## Exercise requirements
Give back the entire listing verbatim.
··· Stored data
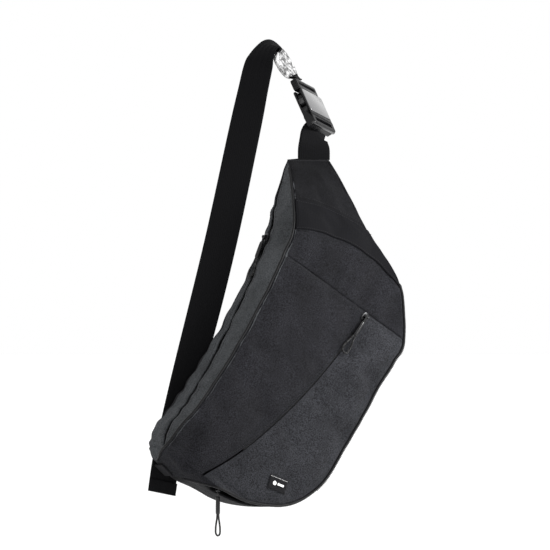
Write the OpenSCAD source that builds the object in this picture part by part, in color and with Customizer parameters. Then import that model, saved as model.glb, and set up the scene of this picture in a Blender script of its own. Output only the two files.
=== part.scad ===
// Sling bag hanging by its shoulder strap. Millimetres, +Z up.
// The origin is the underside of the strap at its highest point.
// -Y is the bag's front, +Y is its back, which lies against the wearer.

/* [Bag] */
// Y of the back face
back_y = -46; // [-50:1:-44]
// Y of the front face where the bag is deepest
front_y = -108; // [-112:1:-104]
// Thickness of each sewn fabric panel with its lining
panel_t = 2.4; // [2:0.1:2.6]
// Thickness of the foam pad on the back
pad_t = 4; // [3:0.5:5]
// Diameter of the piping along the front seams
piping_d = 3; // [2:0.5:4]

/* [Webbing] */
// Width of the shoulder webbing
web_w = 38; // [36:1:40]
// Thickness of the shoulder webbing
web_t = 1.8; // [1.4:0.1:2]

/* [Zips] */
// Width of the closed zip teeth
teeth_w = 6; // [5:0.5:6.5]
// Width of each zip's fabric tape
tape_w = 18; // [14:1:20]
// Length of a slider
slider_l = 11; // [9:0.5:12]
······
## Exercise result
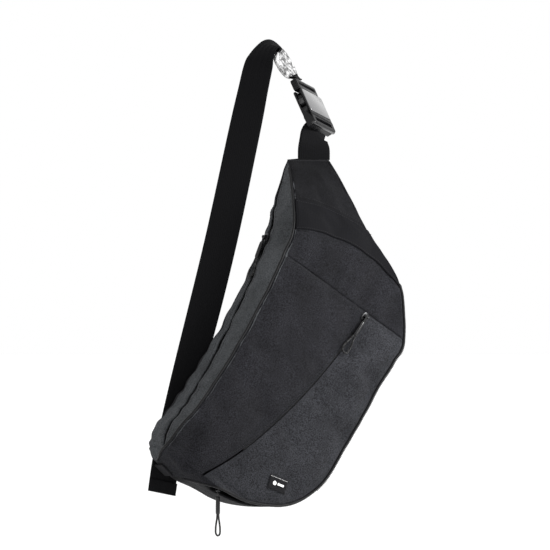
Write the OpenSCAD source that builds the object in this picture part by part, in color and with Customizer parameters. Then import that model, saved as model.glb, and set up the scene of this picture in a Blender script of its own. Output only the two files.
=== part.scad ===
// Sling bag hanging by its shoulder strap. Millimetres, +Z up.
// The origin is the underside of the strap at its highest point.
// -Y is the bag's front, +Y is its back, which lies against the wearer.

/* [Bag] */
// Y of the back face
back_y = -46; // [-50:1:-44]
// Y of the front face where the bag is deepest
front_y = -108; // [-112:1:-104]
// Thickness of each sewn fabric panel with its lining
panel_t = 2.4; // [2:0.1:2.6]
// Thickness of the foam pad on the back
pad_t = 4; // [3:0.5:5]
// Diameter of the piping along the front seams
piping_d = 3; // [2:0.5:4]

/* [Webbing] */
// Width of the shoulder webbing
web_w = 38; // [36:1:40]
// Thickness of the shoulder webbing
web_t = 1.8; // [1.4:0.1:2]

/* [Zips] */
// Width of the closed zip teeth
teeth_w = 6; // [5:0.5:6.5]
// Width of each zip's fabric tape
tape_w = 18; // [14:1:20]
// Length of a slider
slider_l = 11; // [9:0.5:12]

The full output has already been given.